もしまた私がさかなで私も食われ私の父も食われ私の母も食われ私の妹も食われているとする。私は人々のうしろから見て「ああ、あの人は私の兄弟を箸でちぎった。となりの人とはなしながら何とも思わず呑み込んでしまった。私の兄弟のからだはつめたくなってさっき、横たわっていた。今は不思議なエンチームの作用で真暗な処で分解しているだろう。われらの眷属をあげて尊い惜しい命をすててささげたものは人々の一寸のあわれみをも買えない。」私は前にさかなだったことがあって食われたにちがいありません。

友人への手紙

 よだかには、二度と虫を食べないことで餓死する選択もあれば、鷹に殺される選択もありました。鷹に食われて命を差し出せば、少なくとも命は無駄になりません。
 しかし、よだかは星になって燃え続けることを願います。なぜでしょう。それは、餓死しても、鷹に食われても、よだかは自らの業により輪廻の苦しみから脱出することはできないからです。賢治は、よだかを輪廻から救いたかったのではないでしょうか。輪廻から逃れるために、永遠の炎となり、光となって存在しつづけるという選択をしたのです。
 
 賢治は、日蓮を師として生きてきました。日蓮の生き様を師と仰ぎながら、思想的には日蓮を超えようとしていたと思います。日蓮の思想を完全に理解した上で、化学や地学、天文学などの自然科学、キリスト教などの他宗教、そして文学や芸術までも統一した思想を創り上げ、世界全体の統一理論を完成させようとしていました。その上で、世界全体と自己を同一化することで「本当の幸い」を目指したした。そう思います。
 
 よだかは日蓮であり賢治です。迫害を受け、罰せられながらも自らの宗教を確立しようとしたのが日蓮です。よだかへの理不尽な蔑みは日蓮の辿った苦難です。賢治は、他者から罰せられるような生き方ではありませんでしたが、自らを罰するような生き方を自分に課していました。日蓮をなぞるように生きていたのです。

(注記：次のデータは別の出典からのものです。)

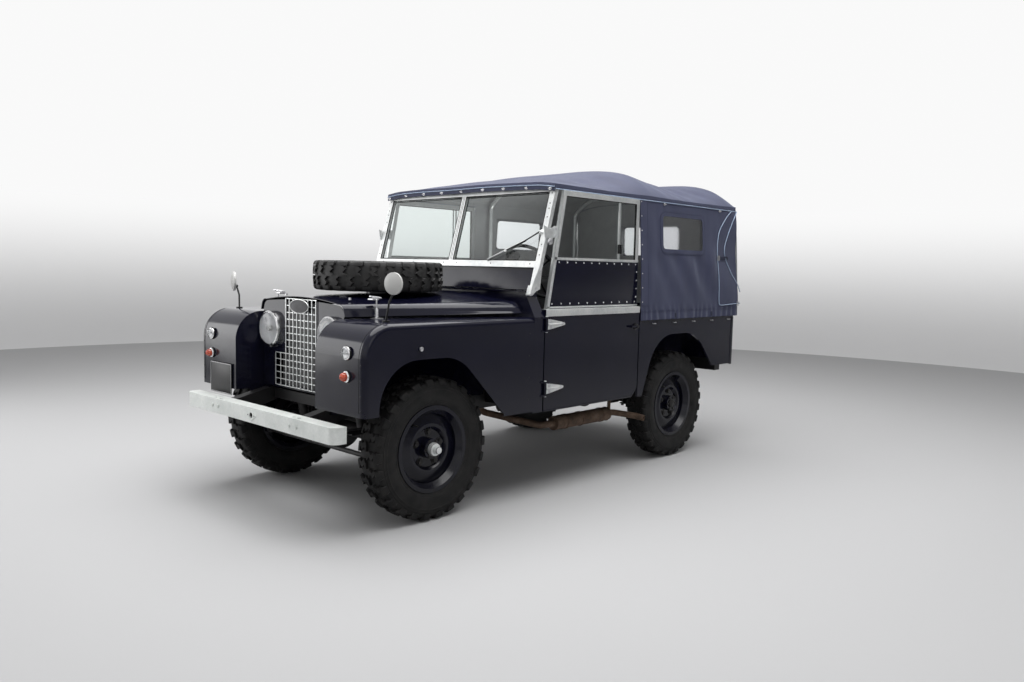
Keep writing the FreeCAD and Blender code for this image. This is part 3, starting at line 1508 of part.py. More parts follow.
def make_doors():
    front = station(p.door_front_x)
    rear = aft(p.door_rear_x)
    out = p.body_half_width
    inner = out - p.door_gauge
    skin = plate("door_skin", "side", [
        (front, p.door_bottom), (front, p.door_waist), (rear, p.door_waist), (rear, p.door_bottom + 60),
        (rear + 60, p.door_bottom)], inner, out)
    capping = box("door_capping_bar", (rear, front), (inner - 4, out + 3), (p.door_waist - 1,
            p.door_waist + p.door_capping))
    straps = []
    hinge_y = out + p.door_hinge_out
    for z in (p.door_strap_low, p.door_strap_high):
        straps.append(plate("strap", "side", [
            (front - 6, z - 32), (front - 6, z + 32), (front - p.door_strap_length, z + 6),
            (front - p.door_strap_length, z - 6)], out - 1, hinge_y - 3))
        straps.append(barrel("door_barrel", "z", (front, hinge_y, z - 32), 64))
    handle = box("door_handle", (rear + 16, rear + 100), (out - 1, out + 22), (p.door_waist - 95,
            p.door_waist - 83))
    left = join("door_parts", [skin, capping, handle] + straps)
    node("door_left", left)
    node("door_right", mirrored("door_parts_right", left))


def screen_line(z):
    """X of the windscreen's rear face at a height."""
    rise = float(z) - float(screen_foot())
    lean = math.radians(float(p.screen_lean))
    return float(station(p.screen_foot_x)) - rise * math.tan(lean) - float(p.screen_frame_depth) / 2 / math.cos(lean)


def make_side_screens():
    bottom = float(p.door_waist + p.door_capping) + 0.3
    top = float(p.side_screen_top)
    split = float(p.side_screen_panel_top)
    gap = float(p.running_gap)
    rear = float(aft(p.door_rear_x))
    front = float(station(p.door_front_x))
    bar = float(p.side_screen_bar)
    mid = float(side_screen_offset)
    half = float(p.side_screen_gauge) / 2
    head = screen_line(top) - gap - float(p.side_screen_setback)
    foot = front - 30

    def front_edge(z):
        return foot + (head - foot) * (z - bottom) / (top - bottom)

    outline = [(foot, bottom), (head, top), (rear, top), (rear, bottom)]
    frame = slab(outline, "side", mid - half, mid + half)
    window = [(front_edge(split) - bar, split), (front_edge(top - bar) - bar, top - bar),
              (rear + bar, top - bar), (rear + bar, split)]
    frame = frame.cut(slab(window, "side", mid - half - 5, mid + half + 5))
    left = shaped("side_screen_frame", frame)
    node("side_screen_left", left)
    node("side_screen_right", mirrored("side_screen_frame_right", left))
    face = Part.Face(outline_wire(window, "side", mid - 2.5))
    small = face.extrude(V(0, 5, 0))
    centre = small.CenterOfMass
    scale = FreeCAD.Matrix()
    scale.move(-centre)
    scale.scale(V(0.9994, 1, 0.9988))
    scale.move(centre)
    glass = shaped("side_glass", small.transformGeometry(scale))
    node("side_glass_left", glass)
    node("side_glass_right", mirrored("side_glass_right_copy", glass))


# Hood

def roof_section(x, crown, gauge):
    """A closed section of the roof canvas across the car."""
    half = float(cant_half_width)
    cant = float(p.cant_height)
    outer = []
    inner = []
    for share in (-1, -0.95, -0.85, -0.7, -0.4, 0, 0.4, 0.7, 0.85, 0.95, 1):
        rise = 1 - abs(share) ** float(p.hoop_squareness)
        outer.append(V(x, half * share, cant + (crown - cant) * rise))
        inner.append(V(x, (half - gauge) * share,
                cant - gauge * 0.2 + (crown - gauge - cant + gauge * 0.2) * rise))
    top = Part.BSplineCurve()
    top.interpolate(outer)
    low = Part.BSplineCurve()
    low.interpolate(inner[::-1])
    edges = [top.toShape(), Part.makeLine(outer[-1], inner[-1]), low.toShape(), Part.makeLine(inner[0],
            outer[0])]
    return Part.Wire(edges)


def make_hood():
    gauge = float(p.hood_gauge)
    peak = float(p.hood_peak)
    cant = float(p.cant_height)
    front = float(station(p.hood_front_x))
    rear = float(aft(p.hood_rear_x))
    hoop_front = float(aft(p.front_hoop_x))
    hoop_rear = float(aft(p.rear_hoop_x))
    end = float(p.hood_rear_crown)
    middle = (hoop_front + hoop_rear) / 2
    stations = [(front, cant + 20), (front - 150, cant + 52), (front - 320, cant + 88), (hoop_front + 420,
            peak - 62),
                (hoop_front + 230, peak - 26), (hoop_front + 80, peak - 4), (hoop_front, peak),
                (hoop_front - 90, peak - 8), (hoop_front - 240, peak - 32), (middle, peak - 50),
                (hoop_rear + 240, peak - 34), (hoop_rear + 90, peak - 18), (hoop_rear, peak - 14),
                (rear + 44, peak - 30), (rear + 16, peak - 58), (rear, end)]
    roof = Part.makeLoft([roof_section(x, crown, gauge) for x, crown in stations], True, True)
    node("hood_roof", shaped("hood_roof_shape", roof))
    side_front = float(aft(p.hood_side_front_x))
    hem = float(p.hood_hem)
    eave = cant - 1.7
    outline = [(side_front, eave), (rear, eave), (rear - 26, hem), (side_front, hem + 8)]
    ahead = float(aft(p.hood_window_front_x))
    behind = float(aft(p.hood_window_rear_x))
    sill = float(p.hood_window_bottom)
    head = float(p.hood_window_top)
    lap = float(p.hood_window_lap)
    window = [(ahead, sill), (ahead, head), (behind, head), (behind, sill)]
    low = float(cant_half_width) - gauge
    side = slab(outline, "side", low, low + gauge).cut(slab(window, "side", low - 5, low + gauge + 5))
    lean = math.degrees(math.atan2(float(p.hood_flare), cant - hem))
    side.rotate(V(0, low, eave), V(1, 0, 0), lean)
    pane_points = [(ahead + lap, sill - lap), (ahead + lap, head + lap), (behind - lap, head + lap),
            (behind - lap, sill - lap)]
    pane = slab(pane_points, "side", low - 2.3, low - 0.3)
    pane.rotate(V(0, low, eave), V(1, 0, 0), lean)
    left = shaped("hood_side", side)
    node("hood_sides", pair("hood_side_pair", left))
    left_pane = shaped("hood_pane", pane)
    back = rear_curtain(rear, gauge)
    across = float(p.back_window_half)
    sill = float(p.back_window_bottom)
    head = float(p.back_window_top)
    back_window = slab([(-across, sill), (-across, head), (across, head), (across, sill)], "front",
            rear - 20, rear + 20)
    node("hood_rear", shaped("hood_rear_shape", back.cut(back_window)))
    across += lap
    back_points = [(-across, sill - lap), (-across, head + lap), (across, head + lap), (across, sill - lap)]
    back_pane = slab(back_points, "front", rear + gauge + 0.3, rear + gauge + 2.3)
    panes = [left_pane, mirrored("hood_pane_right", left_pane), shaped("hood_back_pane", back_pane)]
    node("hood_windows", group("hood_window_set", panes))
    hoops = [shaped("hoop", hoop_shape(x, crown)) for x, crown in ((hoop_front, peak), (hoop_rear,
            peak - 14))]
    node("hood_frame", group("hood_frame_set", hoops))


def rear_curtain(rear, gauge):
    """The curtain that fills the roof's end, from the tub's waist up."""
    half = float(cant_half_width) - gauge - 0.5
    cant = float(p.cant_height) - gauge * 0.2 - 0.4
    crown = float(p.hood_rear_crown) - gauge - 0.4
    foot = float(p.tub_waist + p.seat_gap)
    over = [V(rear, half * share, cant + (crown - cant) * (1 - abs(share) ** float(p.hoop_squareness)))
            for share in (1, 0.95, 0.85, 0.7, 0.4, 0, -0.4, -0.7, -0.85, -0.95, -1)]
    top = Part.BSplineCurve()
    top.interpolate(over)
    low_left = V(rear, half, foot)
    low_right = V(rear, -half, foot)
    wire = Part.Wire([Part.makeLine(low_left, over[0]), top.toShape(), Part.makeLine(over[-1], low_right),
                      Part.makeLine(low_right, low_left)])
    return Part.Face(wire).extrude(V(gauge, 0, 0))


def hoop_leg():
    """How far a hoop's legs stand from the middle of the car."""
    return float(cant_half_width - p.hood_gauge - p.hoop_radius) - 24


def hoop_shape(x, crown):
    """A bent tube that stands on the tub and follows the roof canvas from below."""
    r = float(p.hoop_radius)
    foot = float(p.tub_waist + p.seat_gap)
    cant = float(p.cant_height)
    leg = hoop_leg()
    rise = crown - cant
    knee = V(x, leg, cant - 17)
    brow = V(x, leg * 0.8, cant + rise * 0.58)
    top = crown - float(p.hood_gauge) - r - 10
    points = [(V(x, leg, foot), 0), (knee, 70), (brow, 300), (V(x, 0, top), 2000)]
    points += [(V(x, -place.y, place.z), bend) for place, bend in points[-2::-1]]
    return bent_tube(points, r)


def mirror_shape(foot, head, facing, radius):
    """A round mirror on a bent stem that stands on a wing."""
    base = Part.makeCylinder(18, 6, foot, V(0, 0, 1))
    face = V(*facing).normalize()
    neck = head - face * 14 - V(0, 0, radius * 0.5)
    elbow = foot + V(-8, (head.y - foot.y) * 0.35, (neck.z - foot.z) * 0.6)
    stem = bent_tube([(foot + V(0, 0, 3), 0), (elbow, 30), (neck, 0)], 5)
    bowl = Part.makeCylinder(radius, 10, head - face * 5, face)
    dome = Part.makeCone(radius, radius * 0.55, 9, head + face * 5, face)
    boss = Part.makeSphere(9, neck)
    arm = Part.makeCylinder(5, 16, neck, face)
    return base.fuse([stem, bowl, dome, boss, arm])


def make_mirrors():
    top = float(p.wing_top + p.seat_gap)
    axle = float(front_axle)
    out = float(p.body_half_width)
    left = mirror_shape(V(axle + 262, out - 125, top), V(axle + 250, out - 84, 1188), (0.97, 0.2, 0), 52)
    right = mirror_shape(V(axle + 290, 85 - out, top), V(axle + 298, 40 - out, 1160), (0.93, -0.35, 0), 55)
    node("mirrors", group("mirror_pair", [shaped("mirror_left", left), shaped("mirror_right", right)]))


def build_all():
    make_wheels()
    make_axles()
    make_knuckles()
    make_track_rod()
    make_chassis()
    make_springs()
    make_driveline()
    make_bumper()
    make_tow_jaw()
    make_exhaust()
    make_tank()
    make_radiator_panel()
    make_grille()
    make_lamps()
    make_wings()
    make_bonnet()
    make_bulkhead()
    make_windscreen()
    make_floor()
    make_seats()
    make_steering_wheel()
    make_controls()
    make_tub()
    make_tailgate()
    make_doors()
    make_side_screens()
    make_hood()
    make_mirrors()


build_all()
doc.recompute()
os.makedirs("parts", exist_ok=True)
for name, item in nodes.items():
    shape = item.Shape
    bad = [state for state in item.State if state in ("Invalid", "Error")]
    if bad or shape.isNull() or not shape.isValid():
        raise ValueError(f"{name} is not sound: {item.State}")
    shape.exportStep(f"parts/{name}.step")
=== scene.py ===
import bpy
import bmesh
import json
import math
from mathutils import Matrix, Vector, noise
from mathutils.bvhtree import BVHTree


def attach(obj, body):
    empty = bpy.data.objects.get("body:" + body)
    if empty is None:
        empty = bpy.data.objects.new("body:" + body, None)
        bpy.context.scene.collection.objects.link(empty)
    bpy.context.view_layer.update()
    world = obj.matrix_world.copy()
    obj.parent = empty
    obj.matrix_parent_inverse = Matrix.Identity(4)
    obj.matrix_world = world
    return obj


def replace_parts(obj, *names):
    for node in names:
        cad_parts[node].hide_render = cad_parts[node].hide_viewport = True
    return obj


# Dressing for the light army 4x4 car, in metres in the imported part's frame:
# X forward, Y to the car's left, Z up from the ground.

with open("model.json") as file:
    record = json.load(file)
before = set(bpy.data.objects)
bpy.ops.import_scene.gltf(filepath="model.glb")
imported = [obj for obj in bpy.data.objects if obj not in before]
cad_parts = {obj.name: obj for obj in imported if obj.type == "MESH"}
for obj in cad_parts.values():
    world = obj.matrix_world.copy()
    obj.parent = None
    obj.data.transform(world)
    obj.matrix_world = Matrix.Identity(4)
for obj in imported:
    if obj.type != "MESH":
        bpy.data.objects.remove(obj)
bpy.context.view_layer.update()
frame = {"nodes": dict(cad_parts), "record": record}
print("frame loaded:", len(frame["nodes"]), "nodes")


# Makes a node of any tree, sets its properties, and links or fills its inputs.
def addNode(tree, kind, inputs=None, **properties):
    node = tree.nodes.new(kind)
    for key, value in properties.items():
        setattr(node, key, value)
    for key, value in (inputs or {}).items():
        if isinstance(value, bpy.types.NodeSocket):
            tree.links.new(value, node.inputs[key])
        else:
            node.inputs[key].default_value = value
    return node


def noiseField(tree, point, scale, detail=3, roughness=0.5):
    values = {"Vector": point, "Scale": scale, "Detail": detail, "Roughness": roughness}
    return addNode(tree, "ShaderNodeTexNoise", values).outputs["Fac"]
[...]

夜だかは、どこまでも、どこまでも、まっすぐに空へのぼって行きました。もう山焼けの火はたばこの吸殻のくらいにしか見えません。よだかはのぼってのぼって行きました。
 寒さにいきはむねに白く凍りました。空気がうすくなった為に、はねをそれはそれはせわしくうごかさなければなりませんでした。
 それだのに、ほしの大きさは、さっきと少しも変りません。つくいきはふいごのようです。寒さや霜がまるで剣のようによだかを刺さしました。よだかははねがすっかりしびれてしまいました。そしてなみだぐんだ目をあげてもう一ぺんそらを見ました。そうです。これがよだかの最後でした。もうよだかは落ちているのか、のぼっているのか、さかさになっているのか、上を向いているのかも、わかりませんでした。ただこころもちはやすらかに、その血のついた大きなくちばしは、横にまがっては居ましたが、たしかに少しわらって居おりました。
 それからしばらくたってよだかははっきりまなこをひらきました。そして自分のからだがいま燐の火のような青い美しい光になって、しずかに燃えているのを見ました。
 すぐとなりは、カシオピア座でした。天の川の青じろいひかりが、すぐうしろになっていました。
 そしてよだかの星は燃えつづけました。いつまでもいつまでも燃えつづけました。
 今でもまだ燃えています。

よだかの星

 賢治は、よだかを青い光を放つ炎に変えることで、修羅を浄化し、成仏させようとしました。それは日蓮への崇敬であり、自己への救いでもあったでしょう。最期に浮かべた笑みがそれを表しています。
 
 また、青は賢治の修羅を象徴する色です。修羅を燃焼させ、浄化しようとするとき、賢治の視界は青に染まります。それが賢治の自意識であり美意識です。宗教的高揚感が高まるほど、青さを増すのが賢治なのです。
 
 よだかは醜い鳥でなければなりません。どこまでも醜く、そして理不尽な蔑みの罰を受ける者でなければならない。不条理で悲しい存在であるほど、魂を浄化する光は美しく輝く。よだかの星が今でも燃え続けているのは、誰もが浄化されたい自己意識を抱えて生きているからではないでしょうか。